You should only choose this option if you’re sure that you’ll be able to pay your tax bill before the 0% APR period ends. After that, you’ll start paying interest on the balance, and those rates often range between 12-24%.
Stranger said that some of her clients paid their taxes on a 0% APR card one year, then the following year chose an IRS installment plan because it forces them to make a payment toward their tax bill every month.
“The installment agreements normally are spread out over a five year period, so the amount needed to pay it off is lower. If you’re in a cash flow crunch, this can be beneficial,” she said. “But having both tools in your pocket, and not being afraid to use them when they make sense, is really valuable.”
Paying taxes with a rewards credit card
Since a tax bill can often be a four- or five-figure expense, rewards-savvy credit-card users may be wondering whether they can collect points or cash back just for doing their civic duty and paying their taxes.
The good news is that you can! But you’ll want to crunch some numbers to make sure the fees for using a credit card don’t outweigh the points you’ll bank from the transaction.
The IRS uses three different payment processors to complete tax payments via credit card and debit card. Each has slightly different fees — at time of publishing, each charged under $3 for use of a personal debit card and under 2% of the balance for use of a credit card.
What the experts say
Stranger said you’ll come out ahead by using any credit card that offers at least a 2% reward, since the 2% reward outweighs the transaction fee.
“I have done this personally when paying my taxes to get a 0.13% bonus value for credit card cash back rewards, even though I paid off the credit card at the end of the next month,” she said.
You can also use your tax payment to reach the spending requirement to get a bonus on a new rewards card. For example, maybe a card offers you 100,000 in bonus miles if you spend $10,000 in the first few months. Stranger said that she had done just this.
She said that the key is to calculate the fee you’ll pay to the IRS payment processor, then determine the value of the cash back or the mileage you’ll earn from the payment. If the rewards amount is larger than the fee amount, you’re good to go.

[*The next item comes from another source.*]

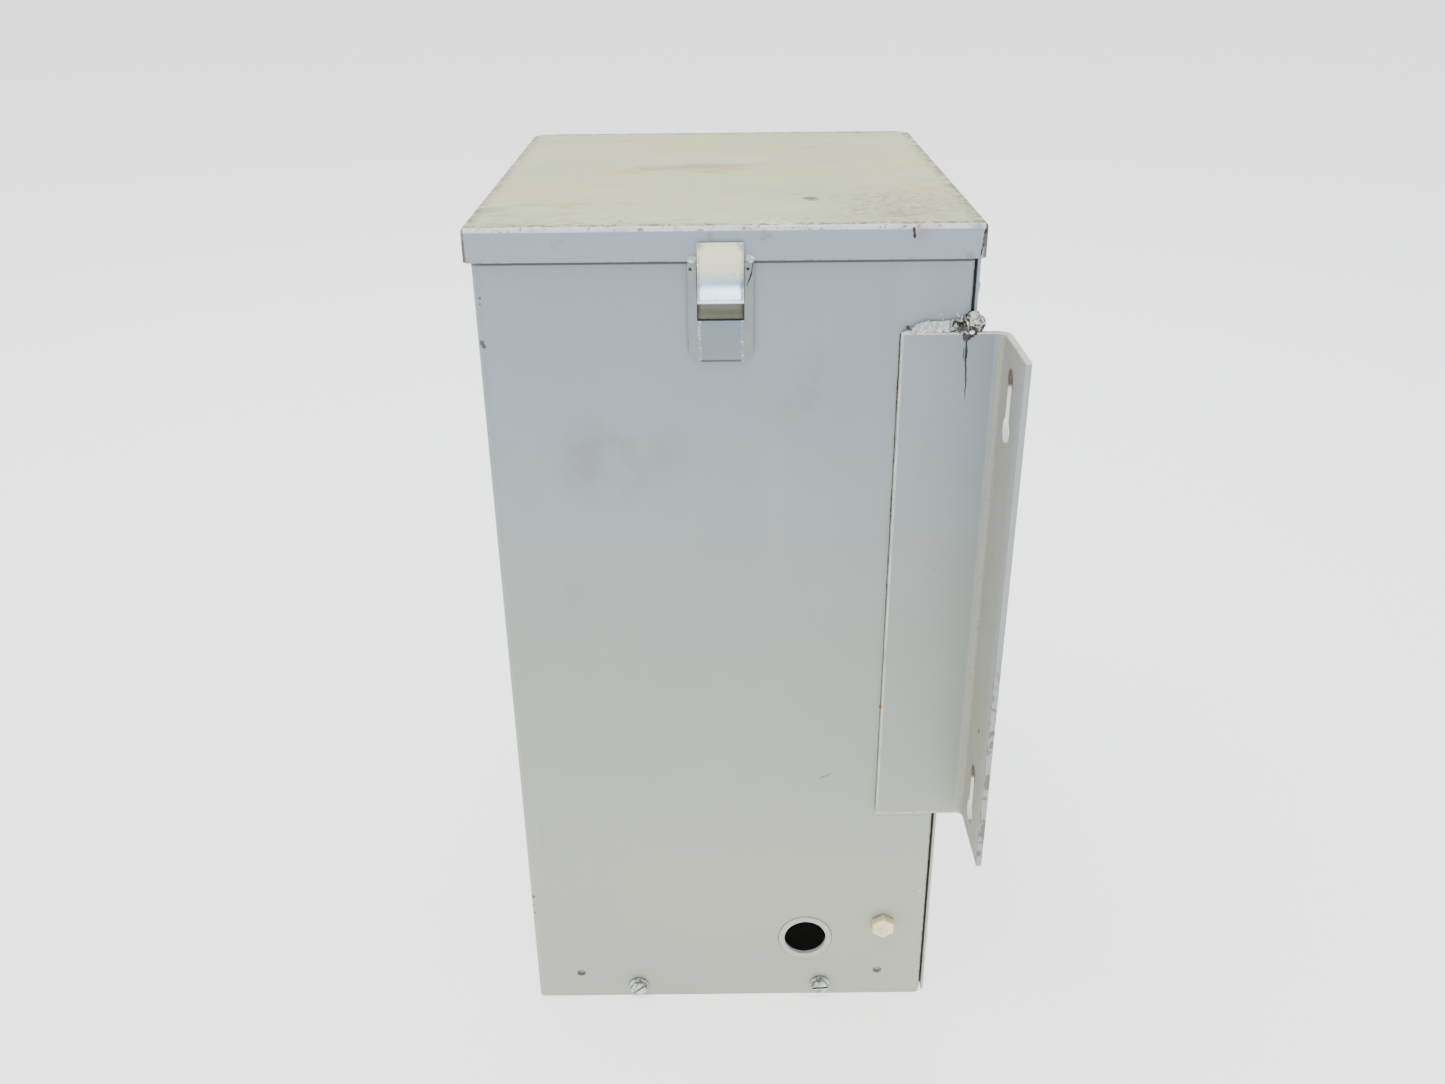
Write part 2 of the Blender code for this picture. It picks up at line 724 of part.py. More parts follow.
def make_lid_hinges():
    middle, outer = knuckle_cuts()
    pivot = (LID_PIVOT_X, LID_PIVOT_Z)
    wall_x = -(SIDE_X + FIT + LEAF / 2)
    tangent_x = LID_PIVOT_X + CURL_RADIUS
    body_plate = rounded_path([(wall_x, 0.376), (wall_x, 0.3965), (tangent_x, 0.4005),
                               (tangent_x, LID_PIVOT_Z - 0.0005)], 0.002, 2)
    body_path = curl_path(body_plate, pivot, 0, 270)
    lid_path = curl_path([(tangent_x, 0.4178), (tangent_x, LID_PIVOT_Z + 0.0006)], pivot, 0, -270)
    for index, y in enumerate(LID_HINGE_YS):
        place = frame_matrix((1, 0, 0), (0, 0, 1), (0, y, 0))
        tag = f"lid_hinge_{index + 1}"
        make_leaf(f"{tag}_body_leaf", body_path, place, middle, pivot)
        lid_leaf = make_leaf(f"{tag}_lid_leaf", lid_path, place, outer, pivot)
        move_origin(lid_leaf, (LID_PIVOT_X, y, LID_PIVOT_Z))
        make_pin(f"{tag}_pin", pivot, place)


def make_door_hinges():
    middle, outer = knuckle_cuts()
    pivot = (DOOR_PIVOT_X, DOOR_PIVOT_Y)
    wall_y = DOOR_PIVOT_Y + CURL_RADIUS
    body_path = curl_path([(-0.116, wall_y), (DOOR_PIVOT_X - 0.0006, wall_y)], pivot, 90, -180)
    door_path = curl_path([(-0.066, DOOR_LEAF_Y), (DOOR_PIVOT_X + 0.0006, DOOR_LEAF_Y)], pivot, -90, -360)
    for tag, z in zip(("lower", "upper"), DOOR_HINGE_ZS):
        place = along_z(z)
        make_leaf(f"door_hinge_{tag}_body_leaf", body_path, place, middle, pivot)
        door_leaf = make_leaf(f"door_hinge_{tag}_door_leaf", door_path, place, outer, pivot)
        move_origin(door_leaf, (DOOR_PIVOT_X, DOOR_PIVOT_Y, z))
        make_pin(f"door_hinge_{tag}_pin", pivot, place)


# ---- door ---------------------------------------------------------------------------
def make_door():
    bend = 0.0014
    flat_x = DOOR_X - bend
    half_z = (DOOR_TOP - DOOR_BOTTOM) / 2 - bend
    corners = [(-flat_x, -half_z), (flat_x, -half_z), (flat_x, half_z), (-flat_x, half_z)]
    steps = fold_steps(bend, DOOR_RIM, 3)
    middle_z = (DOOR_TOP + DOOR_BOTTOM) / 2
    door = folded_panel("door", corners, {0: steps, 1: steps, 2: steps, 3: steps}, THIN,
                        "panel_enamel", out_of_front(0, middle_z, DOOR_FACE_Y))
    shaft_hole = hole_cutter("cut_door_latch", 0.0044, out_of_front(LATCH_X, LATCH_Z, DOOR_FACE_Y))
    cut(door, [shaft_hole])
    return move_origin(smooth(door), (DOOR_PIVOT_X, DOOR_PIVOT_Y, middle_z))


def make_door_latch():
    """A wing knob outside the door, on one shaft with a cam behind the front wall."""
    place = out_of_front(LATCH_X, LATCH_Z, DOOR_FACE_Y)
    knob = lofted("door_latch_knob", [
        ("round", 0.0105, 0.0028),
        ("round", 0.0118, 0.0020),
        ("round", 0.0118, FIT),
        ("round", 0.0040, FIT),
        ("round", 0.0040, FIT - CAM_NEAR),
    ], "zinc", place)
    wing = prism("wing_of_knob", rectangle(0.0022, 0.0105), 0.0022, 0.0078, None, place)
    soften(wing, 0.0008)
    join = knob.modifiers.new("wing", "BOOLEAN")
    join.operation = "UNION"
    join.solver = "EXACT"
    join.object = wing
    wing.hide_render = True
    wing.display_type = "WIRE"
    move_origin(smooth(knob), (LATCH_X, DOOR_FACE_Y, LATCH_Z))
    tip = arc((0, -0.0390), 0.0055, 180, 360, 6)
    boss = arc((0, 0), 0.0080, -30, 210, 10)
    cam = prism("door_latch_cam", tip + boss, -CAM_FAR, -CAM_NEAR, "zinc", place)
    return move_origin(cam, (LATCH_X, DOOR_FACE_Y, LATCH_Z))


# ---- interior -----------------------------------------------------------------------
def make_pan():
    foot_y = BACK_Y - SHEET - FIT - SHEET / 2
    web_y = PAN_Y + SHEET / 2
    corners = [(-0.114, foot_y), (-PAN_X, foot_y), (-PAN_X, web_y)]
    corners += [(PAN_X, web_y), (PAN_X, foot_y), (0.114, foot_y)]
    outline = strip_outline(rounded_path(corners, 0.0025, 3), SHEET)
    return smooth(prism("mounting_pan", outline, PAN_BOTTOM, PAN_TOP, "panel_enamel"))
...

Here’s an example: Say you owe $5,000 in taxes. You choose the payment processor with the lowest fee, which is currently 1.87%, and pay with a card that earns 2.5% cash back on all purchases. You’ll pay $93.50 in fees for using a credit card, but earn $125 in rewards, for a net gain of $31.50. Not life-changing, but not bad.
It’s important to note, however, that it only makes sense to use a rewards card if you’re going to pay off the balance in full before your bill due date the following month. The value of any rewards you’ll earn will likely be wiped out by interest charges if you carry a balance, unless you're in a 0% APR period. Late charges may still apply.
Limitations on paying your federal taxes with a credit card
If paying your taxes via credit card seems like a good option for you at this point, congrats. But before you proceed, you’ll want to make sure that your situation allows for credit card payments.
For example, you can only make payments for Form 1040, the typical individual income tax return, two times per year via credit card for your current taxes due. If you’re paying off an installment agreement, you can make no more than two payments per month by credit card.
If your tax bill is very high — over $100,000 — you’ll need to contact the payment processor directly before you proceed.
Paying a tax bill with a credit card can be a great choice for many people. A 0% APR card can help you spread out your payments over time while saving you money on interest and penalties, and a solid rewards card can earn you a bit of bonus cash back or travel rewards on your tax payment.
If you crunch the numbers to make sure that the benefits outweigh the fees and pay off your balance without incurring any interest, you’ll come out ahead.